Attenzione! La guida, la silenziosità, la risposta, la mancanza totale o quasi di manutenzione, il risparmio dei freni, la bellezza di entrare ovunque in città, sono tutti fattori da considerare, ma il tempo necessario a pianificare i viaggi e gestire gli imprevisti sulle lunghe distanze è proprio un problema, per non parlare della perdita di tempo dovuta alle ricariche. Nel viaggio illustrato precedentemente, su 2,5 pieni, sono da considerare circa 1,5/2 ore in più di viaggio utilizzando i supercharger.
In Italia la rete distributiva – autostrade a parte – è ancora piuttosto carente per quanto riguarda i supercharger, perché in un caricatore “normale” da 22 kw servono tre ore di tempo per fare un pieno. I costi di ricarica sono soprattutto nelle colonnine in città e nei supercharger sono proibitivi. Il costo dell’acquisto dell’auto non è più un tema, perché se ne trovano ormai per tutte le tasche.

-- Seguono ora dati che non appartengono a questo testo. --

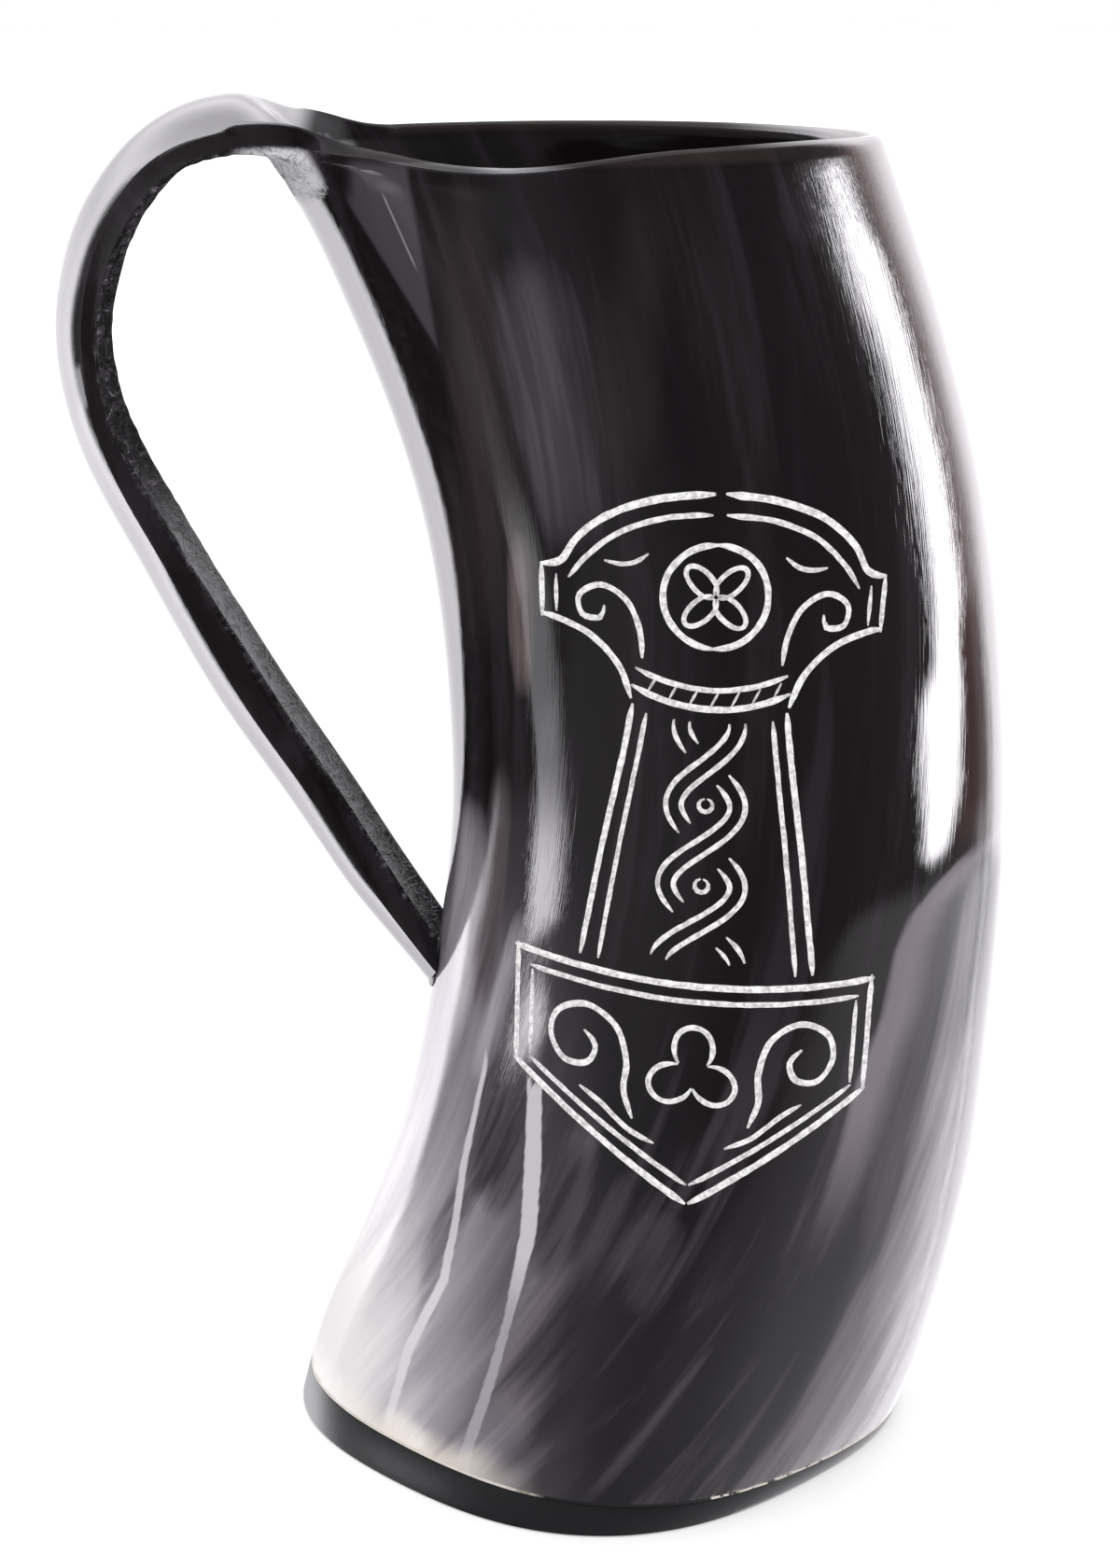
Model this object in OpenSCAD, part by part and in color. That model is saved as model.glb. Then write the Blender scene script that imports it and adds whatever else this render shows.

Rimane un mezzo ideale per chi ha necessità di spostamenti brevi, massimo 200 km al giorno, e ha a casa una colonnina di ricarica funzionante, magari alimentata da pannelli fotovoltaici e comunque almeno 6kw di potenza installati.
L’Italia, per ora, ci crede più sulla carta che nella realtà.
Ma mi sento di dire che ognuno di noi dovrebbe farsi un esame di coscienza e pensare a quanti km fa per spostarsi e per lavorare: l’auto elettrica, che per me al momento non è purtroppo la scelta praticabile, per moltissimi è invece un’ottima soluzione. Manutenzione ridotta all’osso, bolli ridotti, possibilità di entrare nelle ztl delle città, risparmio dei freni, silenziosità di viaggio sono tutti vantaggi da non sottovalutare.
Per me non è un addio, ma un arrivederci: aspetto batterie più performanti nei tempi di ricarica e nell’autonomia, una standardizzazione dei sistemi di ricarica, e una rete di distribuzione che non mi faccia venire i sudori freddi ogni volta che il segnalatore di autonomia segna tre per cento.